Sometimes greening business is about even more business. Grady Pridgen manages about 3-million square feet of commercial space in Pinellas County and wants to keep it full of business clients. Being green is one way to do that, he said, because it offsets those businesses' other increasing costs.

"What can I do to keep them coming here?" Pridgen asked. "I can attack utilities costs, water, sewer, garbage. The cheapest way to save is to conserve."

Pridgen recently put a high-efficiency roof on a 120,000-square-foot building used by Honeywell and saw the energy usage drop 15 percent.

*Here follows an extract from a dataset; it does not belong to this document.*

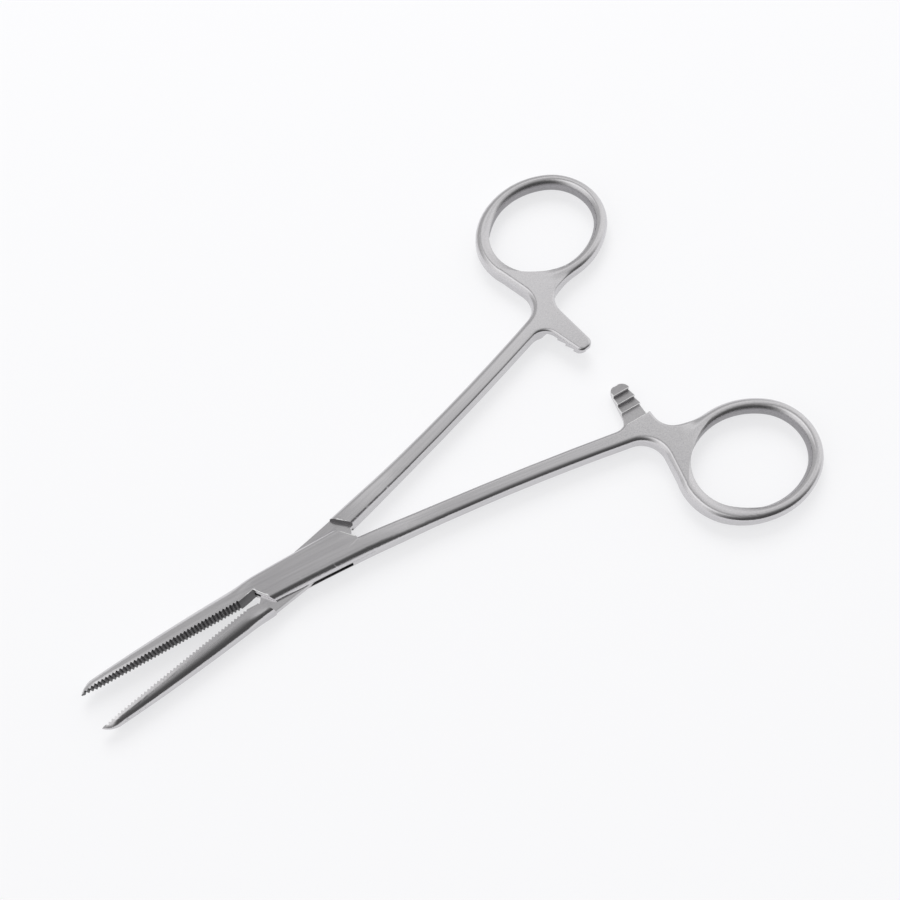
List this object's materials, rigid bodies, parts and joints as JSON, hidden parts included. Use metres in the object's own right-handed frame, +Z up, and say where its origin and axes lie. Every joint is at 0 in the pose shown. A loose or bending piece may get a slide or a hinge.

He's gradually applying such energy-saving retrofits on the rest of his properties, and plans to include them in future residential projects.

Architect Tim Clemmons incorporated several green initiatives in his 475 condominium building nearing completion on Fifth Avenue N. He said he'd do more today, but still thinks the improved air conditioning, insulated windows, Florida-friendly landscaping and other upgrades will make the units easier to sell in a tough market. The adjustments cost only about $50,000 in an $8-million project.

"On some projects, it's not a penny more," Clemmons said.

Even remodeling is going green, said Don Strobel of Strobel Design Build. For his high-end clients, in a retrofitted condo in the Snell Arcade or a home on Pass-a-Grille, the issue is quality.

"The homeowners we talk to aren't particularly interested in green, but we put it on the table for them," he said. "Most of our clients are not concerned about saving money, but they are interested in value."

Owners of green businesses say the benefits of buying green are becoming clearer to clients. Huff said her organics customers are realizing that their bodies are worth caring for more than their possessions.

"My cell phone can go down, but if my body does, I've got problems," she said. "You put people in enough pain and they'll change."